Top

news

Stories

 

Strawberry Jam

Grower ploys dash UFW dreams in strawberry fields

WATSONVILLE - Last year, when the AFL-CIO engineered the sale of Gargiulo Corp., the largest strawberry grower in the Pajaro Valley, to a pair of pro-union investors, most observers believed the United Farm Workers to be on the verge of a major breakthrough in its three-year campaign to unionize the pickers and, at the same time, revitalize the storied union.

It didn't work out that way.

This July, a counterattack by Watsonville growers and field foremen forced a union election at the former Gargiulo, now renamed Coastal Berry Corp. It was not at all the election the UFW wanted, or even the new owners: Workers were given a choice of casting ballots for a company union, or no union at all. The UFW sat out in protest, and the bogus union won the day.

The election was immediately denounced as fraudulent by the UFW and many state legislators, including Hilda Solis, chair of the state Senate's subcommittee on labor. But as it stands, the decision poses a threat far beyond the strawberry industry. Company unions, having received a green light from state officials despite violent tactics used by their backers, may now appear elsewhere in California agriculture. The strategy may spread to other industries as well.

Since the beginning of the strawberry harvest in March 1996, the UFW has mounted the largest bottom-up union organizing drive in the country today, trying to break the growers' grip on more than 15,000 berry pickers in the Pajaro and Salinas valleys. In 1997, that campaign seemed to be cresting.

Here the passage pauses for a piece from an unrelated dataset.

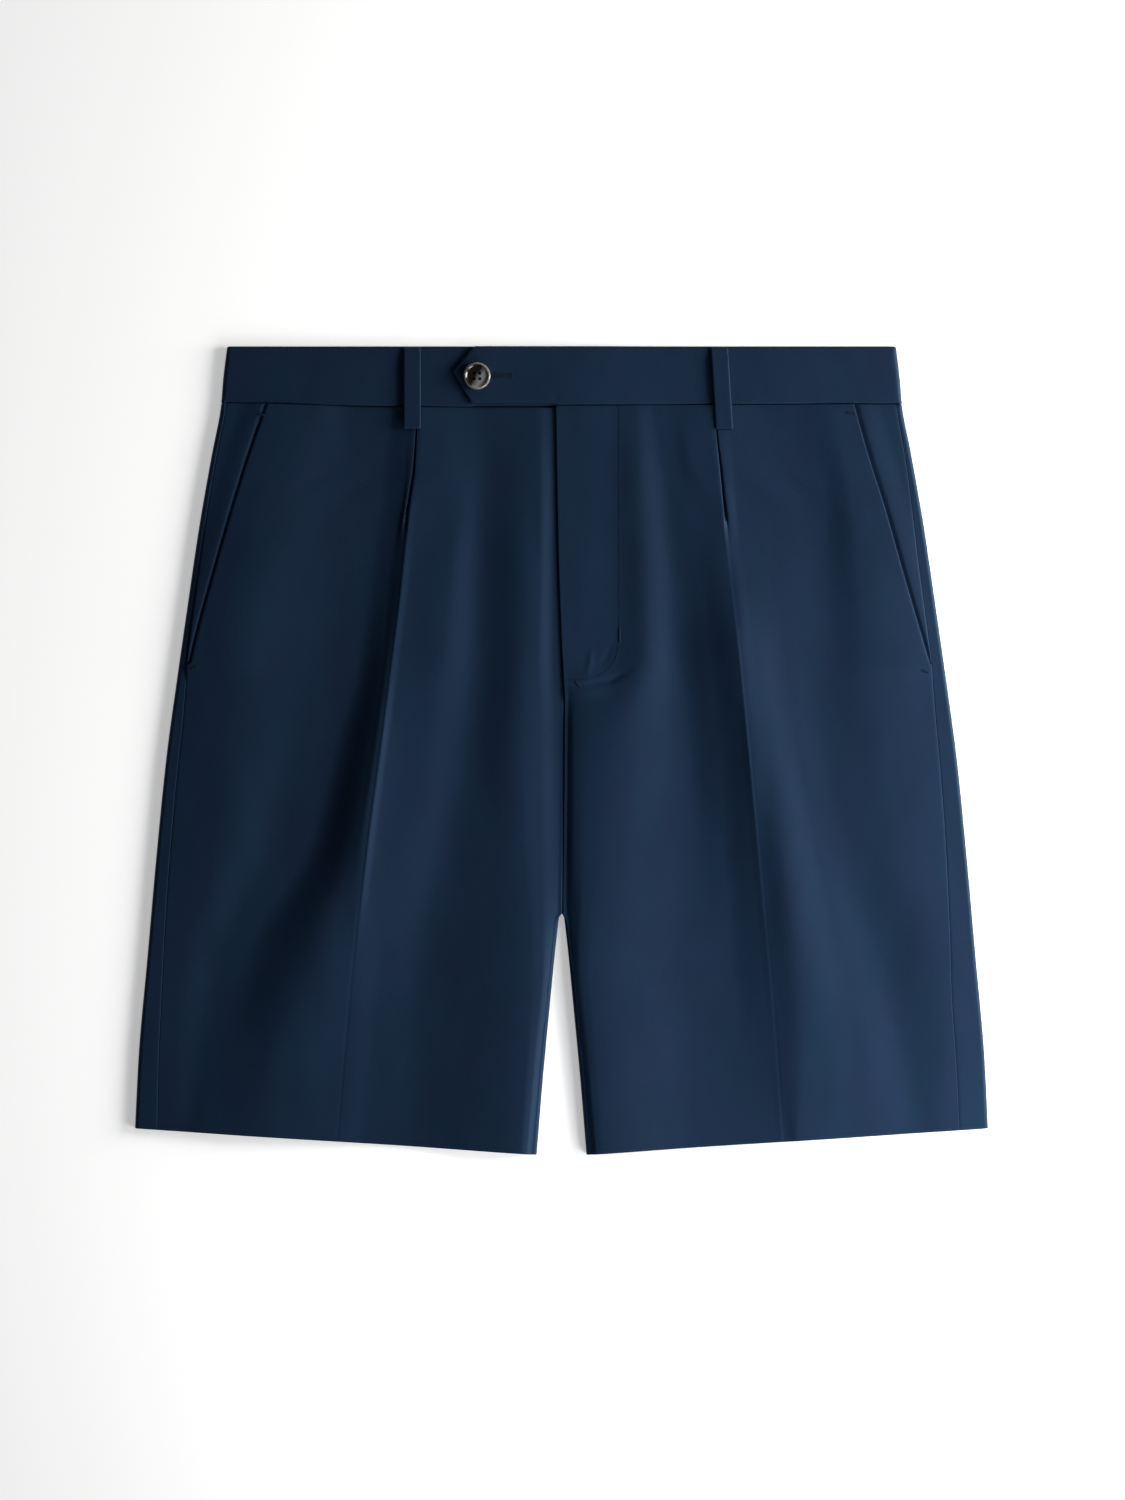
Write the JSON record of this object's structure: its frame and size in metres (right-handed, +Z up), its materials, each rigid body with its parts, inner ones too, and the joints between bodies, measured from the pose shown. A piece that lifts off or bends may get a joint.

As picking started in April, some 30,000 farm workers and their supporters marched through Watsonville's barrio, demanding that growers rehire fired workers and respect their right to organize freely. The AFL-CIO organized delegations to supermarket managers around the state, asking them to sign a pledge demanding that growers use 5 cents from the sale of each basket of berries to raise wages, and that they rehire union supporters. Over 3,000 stores, including Lucky's, Ralphs and other chains, signed the pledge.

In particular, the activists targeted Gargiulo, a subsidiary of Monsanto Co., which was particularly vulnerable to consumer boycotts because of its many other brand-name products. The pressure paid off in June, when AFL-CIO president John Sweeney arranged a meeting between UFW president Arturo Rodriguez and Monsanto CEO Robert Shapiro. Together, they arrived at a neutrality agreement, requiring that the company stop its anti-union campaign and rehire blacklisted workers. Each party agreed not to campaign against the other.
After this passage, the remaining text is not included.